--- BEGIN ---
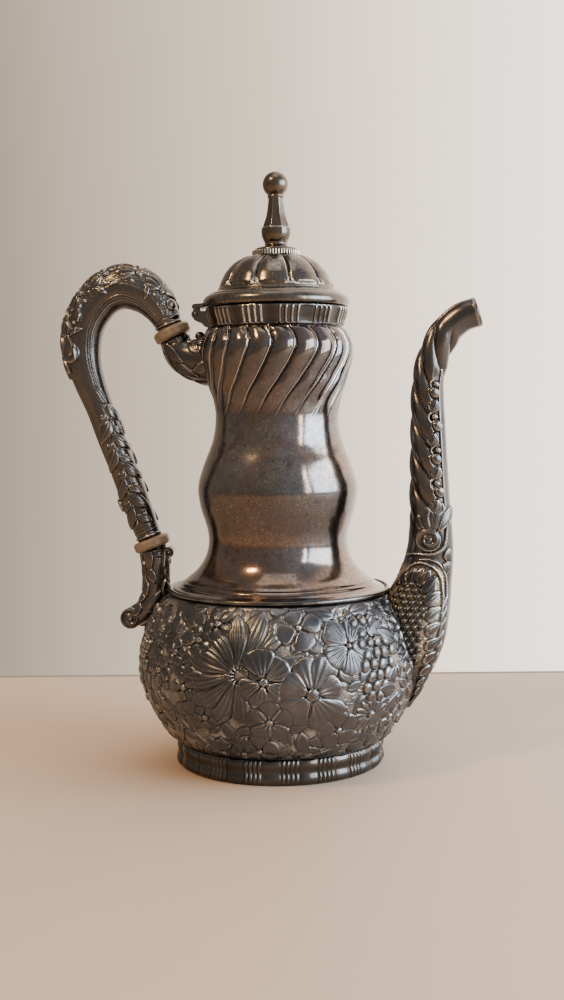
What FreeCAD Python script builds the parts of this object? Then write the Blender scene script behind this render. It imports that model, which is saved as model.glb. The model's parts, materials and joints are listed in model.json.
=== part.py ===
import FreeCAD, Part
import math
import os

# Spiral-fluted coffee pot in millimetres. Z is up, the foot rests on Z = 0, the spout points
# along +X and the handle along -X. Profiles are lists of (radius, height).

os.makedirs("parts", exist_ok=True)
Vector = FreeCAD.Vector
UP = Vector(0, 0, 1)
ACROSS = Vector(0, 1, 0)

WALL = 1.2

# Foot and bowl
FOOT_HEIGHT = 10.8
FOOT_OUTER = [(44.0, 0.0), (44.9, 1.0), (45.0, 2.6), (44.3, 5.4), (44.9, 8.3), (44.4, FOOT_HEIGHT)]
FOOT_INNER = [(42.6, FOOT_HEIGHT), (42.9, 5.4), (42.6, 1.4), (41.6, 1.2), (41.6, 0.0)]
FOOT_GROUPS = 18
FOOT_GROUP_START = 3.0
FOOT_REEDS = 4
FOOT_REED_PITCH = 2.45
FOOT_REED_RADIUS = 0.7
FOOT_REED_CIRCLE = 44.5
FOOT_REED_HEIGHTS = (0.5, 10.1)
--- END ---
From the preceding material, extract every line exactly.

▶ **SOLUTION TO THE EXERCISE**
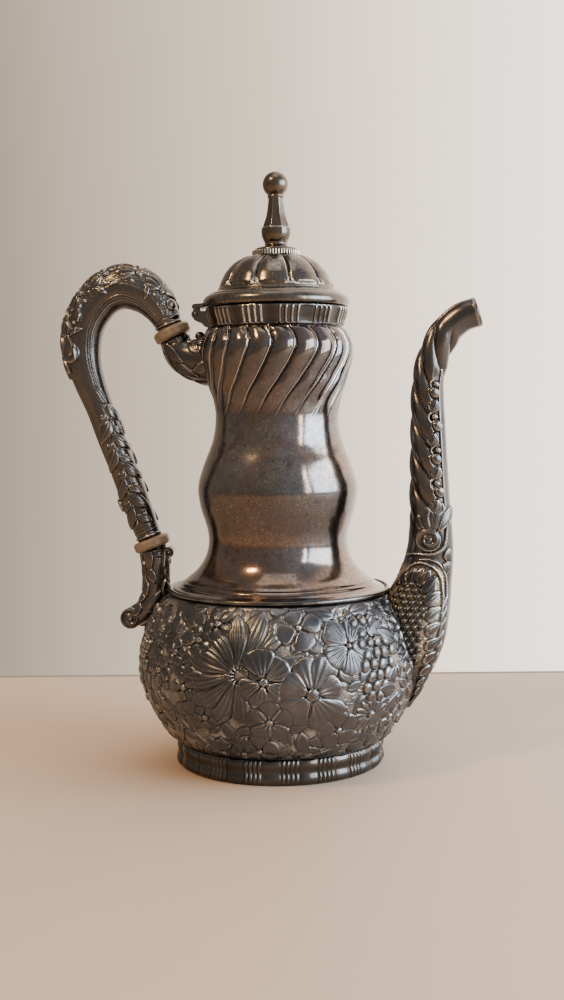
What FreeCAD Python script builds the parts of this object? Then write the Blender scene script behind this render. It imports that model, which is saved as model.glb. The model's parts, materials and joints are listed in model.json.
=== part.py ===
import FreeCAD, Part
import math
import os

# Spiral-fluted coffee pot in millimetres. Z is up, the foot rests on Z = 0, the spout points
# along +X and the handle along -X. Profiles are lists of (radius, height).

os.makedirs("parts", exist_ok=True)
Vector = FreeCAD.Vector
UP = Vector(0, 0, 1)
ACROSS = Vector(0, 1, 0)

WALL = 1.2

# Foot and bowl
FOOT_HEIGHT = 10.8
FOOT_OUTER = [(44.0, 0.0), (44.9, 1.0), (45.0, 2.6), (44.3, 5.4), (44.9, 8.3), (44.4, FOOT_HEIGHT)]
FOOT_INNER = [(42.6, FOOT_HEIGHT), (42.9, 5.4), (42.6, 1.4), (41.6, 1.2), (41.6, 0.0)]
FOOT_GROUPS = 18
FOOT_GROUP_START = 3.0
FOOT_REEDS = 4
FOOT_REED_PITCH = 2.45
FOOT_REED_RADIUS = 0.7
FOOT_REED_CIRCLE = 44.5
FOOT_REED_HEIGHTS = (0.5, 10.1)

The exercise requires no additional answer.